Material provided —

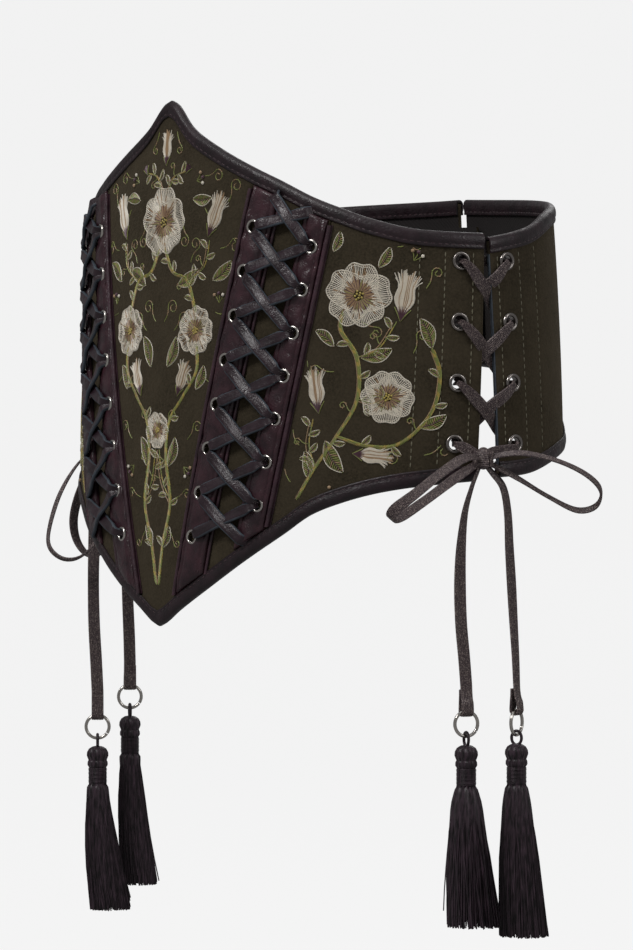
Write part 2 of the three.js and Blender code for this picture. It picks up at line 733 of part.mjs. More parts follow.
function sideStrand(first) {
  const rows = [];
  for (let k = 0; k < SIDE_EYELETS; k += 1) {
    const onFront = (k + first) % 2 === 0;
    const from = (onFront ? frontSideEyelet : backSideEyelet)(k);
    rows.push([from.s, from.z, UNDER_LEVEL, SQUEEZE], [from.s, from.z, OVER_LEVEL, SQUEEZE]);
    if (k + 1 === SIDE_EYELETS) break;
    const to = (onFront ? backSideEyelet : frontSideEyelet)(k + 1);
    const way = Math.sign(to.s - from.s);
    const slant = Math.hypot(to.s - from.s, to.z - from.z) / Math.abs(to.s - from.s);
    const nearEdge = (onFront ? gapFront : gapBack)((from.z + to.z) / 2);
    const farEdge = (onFront ? gapBack : gapFront)((from.z + to.z) / 2);
    const at = (s, off) => {
      const share = (s - from.s) / (to.s - from.s);
      rows.push([s, mix(from.z, to.z, share), off, slant]);
    };
    at(from.s + way * EYELET_FLANGE, OVER_LEVEL);
    at(nearEdge + way * OVER_EDGE, EDGE_LEVEL);
    at(farEdge - way * OVER_EDGE, UNDER_LEVEL);
    at(to.s - way * EYELET_FLANGE, UNDER_LEVEL - CLEARANCE);
  }
  return laceOnForm(rows, WOVEN_LACE_WIDTH, WOVEN_LACE_THICKNESS, true);
}

function sideLace() {
  const a = frontSideEyelet(0);
  const b = backSideEyelet(0);
  const run = every(4, (i) => [mix(a.s, b.s, i / 3), a.z, UNDER_LEVEL, INNER_RUN_WIDTH]);
  return fuse([sideStrand(0), sideStrand(1), laceOnForm(run, WOVEN_LACE_WIDTH, WOVEN_LACE_THICKNESS)]);
}

function sideEyelet({ s, z }) {
  const high = SHELL + CLEARANCE;
  const profile = [
    [EYELET_BORE, 0],
    [EYELET_BARREL, 0],
    [EYELET_BARREL, high],
    [EYELET_FLANGE, high],
    [EYELET_BORE, high + EYELET_PROUD],
    [EYELET_BORE, 0],
  ].map(([r, y]) => new THREE.Vector2(r, y));
  return outward(indexed(standing(new THREE.LatheGeometry(profile, EYELET_SIDES), s, z, 0)));
}

function indexed(geometry) {
  const plain = geometry.clone();
  for (const name of ['normal', 'uv']) plain.deleteAttribute(name);
  return mergeVertices(plain, 1e-4);
}

// The knot's middle, and points measured from it
const KNOT_HEIGHT = SIDE_BOTTOM + KNOT_RISE;
const KNOT_S = gapFront(KNOT_HEIGHT);

function fromKnot({ out, back, up }) {
  const frame = frameAt(KNOT_S);
  return place(KNOT_S, KNOT_HEIGHT, KNOT_OUT)
    .addScaledVector(frame.out, out)
    .addScaledVector(frame.back, back)
    .addScaledVector(frame.up, up);
}

function loopRibbon(table) {
  const points = table.map(({ out, back, up }) => fromKnot({
    out: out * LOOP_REACH,
    back: back * LOOP_REACH,
    up: up * LOOP_REACH,
  }));
  const middle = points[4].clone().add(points[5]).multiplyScalar(0.5);
  const span = middle.clone().sub(points[0]).normalize();
  const side = points[2].clone().sub(points[7]).normalize();
  const axis = span.cross(side).normalize();
  const rows = points.map((p) => ({ p, wide: axis, half: WOVEN_LACE_WIDTH / 2, thick: WOVEN_HALF }));
  return ribbon(rows);
}

// From the two lowest eyelets to the knot, the knot itself and its loops
function bow(loops) {
  const frame = frameAt(KNOT_S);
  const ball = new THREE.SphereGeometry(1, 8, 5);
  ball.applyMatrix4(new THREE.Matrix4().makeBasis(
    frame.out.clone().multiplyScalar(KNOT_DEEP),
    frame.back.clone().multiplyScalar(KNOT_WIDE),
    frame.up.clone().multiplyScalar(KNOT_HIGH),
  ));
  const middle = fromKnot({ out: 0, back: 0, up: 0 });
  ball.translate(middle.x, middle.y, middle.z);
  const leads = [frontSideEyelet, backSideEyelet].map((eyelet) => {
    const { s, z } = eyelet(SIDE_EYELETS - 1);
    const level = OVER_LEVEL + WOVEN_LACE_THICKNESS + CLEARANCE;
    const start = place(s, z, level);
    const end = fromKnot({ out: -1, back: 0, up: 0 });
    const between = start.clone().lerp(end, 0.4).addScaledVector(frame.out, LEAD_BULGE);
    const half = (WOVEN_LACE_WIDTH / 2) * LEAD_WIDTH;
    return ribbon([start, between, end].map((p) => ({ p, wide: frame.up, half, thick: WOVEN_HALF })));
  });
  return fuse([outward(indexed(ball)), ...leads, ...loops.map(loopRibbon)]);
}

// A tail's middle line: from below the knot down to its ring
const ringHeight = (drop) => KNOT_HEIGHT - drop;
const wireTop = (drop) => ringHeight(drop) + RING_RADIUS;
function tailRoute({ route, drop }) {
  const start = KNOT_HEIGHT - KNOT_HIGH - 4 * CLEARANCE;
  return route.map(({ out, back, down }) => {
    const p = fromKnot({ out, back, up: 0 });
    return p.setZ(mix(start, wireTop(drop) + FOLD_LENGTH, down));
  });
}

// Outward, backward and upward directions at the knot, turned round the upright by some degrees
function turnedFrame(turn) {
  const frame = frameAt(KNOT_S);
  const angle = THREE.MathUtils.degToRad(turn);
  for (const way of [frame.out, frame.back]) way.applyAxisAngle(frame.up, angle);
  return frame;
}

// A tail that twists on its way down, with its narrowed end folded up round the ring's wire
function tail(hang) {
  const row = (p, turn, share) => {
    const half = (WOVEN_LACE_WIDTH / 2) * share;
    return { p, wide: turnedFrame(turn).back, half, thick: WOVEN_HALF };
  };
  const route = tailRoute(hang);
  const foot = route[route.length - 1];
  const { out } = turnedFrame(hang.turn);
  const bend = RING_WIRE + 2 * CLEARANCE + WOVEN_HALF;
  const steps = 4;
  const fold = every(steps + 1, (k) => {
    const angle = (k / steps) * Math.PI;
    return foot.clone()
      .setZ(wireTop(hang.drop) - bend * Math.sin(angle))
      .addScaledVector(out, bend * Math.cos(angle));
  });
  fold.push(foot.clone().addScaledVector(out, -WOVEN_LACE_THICKNESS - CLEARANCE));
  return ribbon([
    ...route.map((p, i) => row(p, hang.turn * hang.route[i].down, 1)),
    ...fold.map((p) => row(p, hang.turn, FOLD_WIDTH)),
  ]);
}

const ringMiddle = (hang) => tailRoute(hang).pop().setZ(ringHeight(hang.drop));

function ring(hang) {
  const { out, back, up } = turnedFrame(hang.turn);
  const torus = new THREE.TorusGeometry(RING_RADIUS, RING_WIRE, 5, 10);
  torus.applyMatrix4(new THREE.Matrix4().makeBasis(back, up, out));
  const p = ringMiddle(hang);
  return outward(indexed(torus.translate(p.x, p.y, p.z)));
}

// Rings of the tassel's outline, from its top down: share of its length, share of its radius, and
// how deep the grooves between its locks are
const TASSEL_RINGS = [
  { down: 0, radius: 0.16, groove: 0 },
  { down: 0.03, radius: 0.4, groove: 0 },
  { down: 0.07, radius: 0.46, groove: 0 },
  { down: 0.2, radius: 0.38, groove: 0 },
  { down: 0.25, radius: 0.52, groove: 0.06 },
  { down: 0.5, radius: 0.72, groove: 0.14 },
  { down: 0.97, radius: 1, groove: 0.2 },
  { down: 1, radius: 0.94, groove: 0.24 },
];

function tassel(hang) {
  const middle = ringMiddle(hang);
  const loopHeight = middle.z - RING_RADIUS - TASSEL_LOOP + RING_WIRE + CLEARANCE + TASSEL_WIRE;
  const top = loopHeight - TASSEL_LOOP + TASSEL_WIRE;
  const points = TASSEL_LOCKS * 2;
  const rings = TASSEL_RINGS.map(({ down, radius, groove }) => every(points, (k) => {
    const turn = (k / points) * 2 * Math.PI;
    const r = TASSEL_RADIUS * radius * (k % 2 ? 1 - groove : 1);
    return new THREE.Vector3(
      middle.x + r * Math.cos(turn),
      middle.y + r * Math.sin(turn),
      top - TASSEL_LENGTH * down,
    );
  }));
  const outline = every(points, (k) => {
    const turn = (k / points) * 2 * Math.PI;
    return new THREE.Vector2(Math.cos(turn), Math.sin(turn));
  });
  const { out, back, up } = turnedFrame(hang.turn);
  const loop = new THREE.TorusGeometry(TASSEL_LOOP, TASSEL_WIRE, 5, 8);
  loop.applyMatrix4(new THREE.Matrix4().makeBasis(out, up, back.negate()));
  loop.translate(middle.x, middle.y, loopHeight);
  return fuse([loft(rings, capOf(outline)), outward(indexed(loop))]);
}

const group = new THREE.Group();
const shared = Object.fromEntries(Object.entries(MATERIALS).map(([name, look]) => [
  name,
  new THREE.MeshStandardMaterial(look),
]));

function add(name, geometry, material) {
  const mesh = new THREE.Mesh(geometry, shared[material]);
  mesh.name = name;
  group.add(mesh);
}

const centreFront = () => SEAM_HALF;

function overFront(edge, down) {
  return binding({ from: centreFront, to: gapFront, edge, down, steps: FRONT_BINDING_STEPS });
}

function overBack(edge, down) {
  return binding({ from: gapBack, to: centreBack, edge, down, steps: BACK_COLUMNS });
}

add('centre_front_panel', centreFrontPanel(), 'suede');
add('back_placket', backPlacket(), 'leather');

for (const { name, mirror, loops, tails } of SIDES) {
  const piece = (label, geometry, material) => {
    add(`${label}_${name}`, mirror ? mirrored(geometry) : geometry, material);
  };
  piece('lacing_gusset', lacingGusset(), 'suede');
  piece('inner_strip', innerStrip(), 'leather');
  piece('outer_strip', outerStrip(), 'leather');
  piece('side_panel', sidePanel(), 'suede');
  piece('back_panel', backPanel(), 'suede');
  piece('centre_piping', piping(centreSeam, frontBottom, frontTop), 'piping');
  piece('side_piping', piping(sideSeam, frontBottom, frontTop), 'piping');
  piece('front_top_binding', overFront(frontTop, -1), 'leather');
  piece('front_bottom_binding', overFront(frontBottom, 1), 'leather');
  piece('back_top_binding', overBack(backTop, -1), 'leather');
  piece('back_bottom_binding', overBack(backBottom, 1), 'leather');
  piece('front_lace', frontLace(), 'leatherLace');
  piece('side_lace', sideLace(), 'wovenLace');
  for (let k = 0; k < SIDE_EYELETS; k += 1) {
    piece(`front_side_eyelet_${k + 1}`, sideEyelet(frontSideEyelet(k)), 'metal');
    piece(`back_side_eyelet_${k + 1}`, sideEyelet(backSideEyelet(k)), 'metal');
  }
  piece('bow', bow(loops), 'wovenLace');
  for (const hang of tails) {
    piece(`${hang.end}_tail`, tail(hang), 'wovenLace');
    piece(`${hang.end}_ring`, ring(hang), 'metal');
    piece(`${hang.end}_tassel`, tassel(hang), 'yarn');
  }
}

export default group;
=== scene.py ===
"""Looks of an underbust corset belt: suede panels, leather strips and bindings, lacing, embroidery,
bows, tails and tassels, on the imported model.

Lengths are in millimetres until a mesh is made. Every piece is drawn as a flat pattern (s, z) and
wrapped on the body form: s runs round the waist from the centre front, z is the height and off is
the distance outward.
"""
import math
import random

import bpy
import numpy as np
from mathutils import Matrix, Vector


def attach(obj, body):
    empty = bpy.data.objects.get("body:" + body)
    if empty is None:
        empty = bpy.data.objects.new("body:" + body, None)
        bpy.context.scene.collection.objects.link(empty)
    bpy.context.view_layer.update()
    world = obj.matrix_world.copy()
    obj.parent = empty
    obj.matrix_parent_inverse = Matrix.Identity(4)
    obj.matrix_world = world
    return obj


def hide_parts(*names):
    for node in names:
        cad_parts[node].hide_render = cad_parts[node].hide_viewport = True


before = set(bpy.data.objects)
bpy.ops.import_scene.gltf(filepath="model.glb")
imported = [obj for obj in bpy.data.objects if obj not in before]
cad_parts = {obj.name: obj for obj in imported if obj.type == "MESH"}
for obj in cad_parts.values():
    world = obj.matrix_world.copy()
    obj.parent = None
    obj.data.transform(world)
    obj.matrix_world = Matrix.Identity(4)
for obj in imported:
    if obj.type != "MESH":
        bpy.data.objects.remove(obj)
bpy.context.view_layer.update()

bl_info = {
    "name": "Corset belt",
    "version": (1, 0, 0),
    "blender": (4, 5, 0),
    "location": "View3D > Sidebar > Corset belt",
    "description": "Suede, leather, lacing, embroidery and tassels of a corset belt",
    "category": "Object",
}

BODY = "root"
MM = 0.001
SIDES = {"left": 1, "right": -1}
UPWARD = np.array([0, 0, 1.0])

# Body form and the belt's own sizes, as in the solids
HALF_WIDTH = 130
HALF_DEPTH = 87
RIB_SHARE = 0.93
HIP_SHARE = 1.01
PEAK_HEIGHT = 106
SIDE_TOP = 46
SIDE_BOTTOM = -60.5
POINT_HEIGHT = -127
BACK_SIDE_TOP = 43
BACK_TOP = 65
BACK_BOTTOM = -11
SHELL = 2.2
STRIP_LOW = 2.6
STRIP_TOP = 4.6
CENTRE_HALF = 39.5
INNER_STRIP = 15.5
LACING_WINDOW = 15
OUTER_STRIP = 13.5
SIDE_PANEL = 76.5
SIDE_GAP = 6.2
BACK_GAP = 6
V_LEAN = 0.238
SIDE_SEAM_LEAN = 0.225
GAP_LEAN = 0.06
BACK_EDGE_LEAN = -0.02
PLACKET_WIDTH = 30
INNER_EYELETS = 8
INNER_DROP = 23
INNER_PITCH = 19.4
OUTER_EYELETS = 7
OUTER_DROP = 19.9
OUTER_PITCH = 18.7
STRIP_EYELET_SET = 6.4
SIDE_EYELETS = 4
SIDE_DROP = 12
SIDE_PITCH = 26.4
FRONT_EYELET_SET = 10.3
BACK_EYELET_SET = 8.8
LEATHER_LACE = (5.2, 1.5)
WOVEN_LACE = (5.6, 1.2)
KNOT_OUT = 8.4
KNOT_RISE = 8.5
LOOP_REACH = 50
RING_RADIUS = 5.4
RING_WIRE = 0.75
FOLD_LENGTH = 11

# Sizes and counts of the detail
HALF_SEAM = 0.15
SEAM_DEPTH = 0.35
SEAM_REACH = 1.1
EDGE_INSET = 1.8
GAP_EDGE_INSET = 6
SUEDE_STITCH_GAP = 0.9
SUEDE_STITCH_RADIUS = 0.3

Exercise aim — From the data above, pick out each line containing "before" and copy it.

The result —
before = set(bpy.data.objects)
imported = [obj for obj in bpy.data.objects if obj not in before]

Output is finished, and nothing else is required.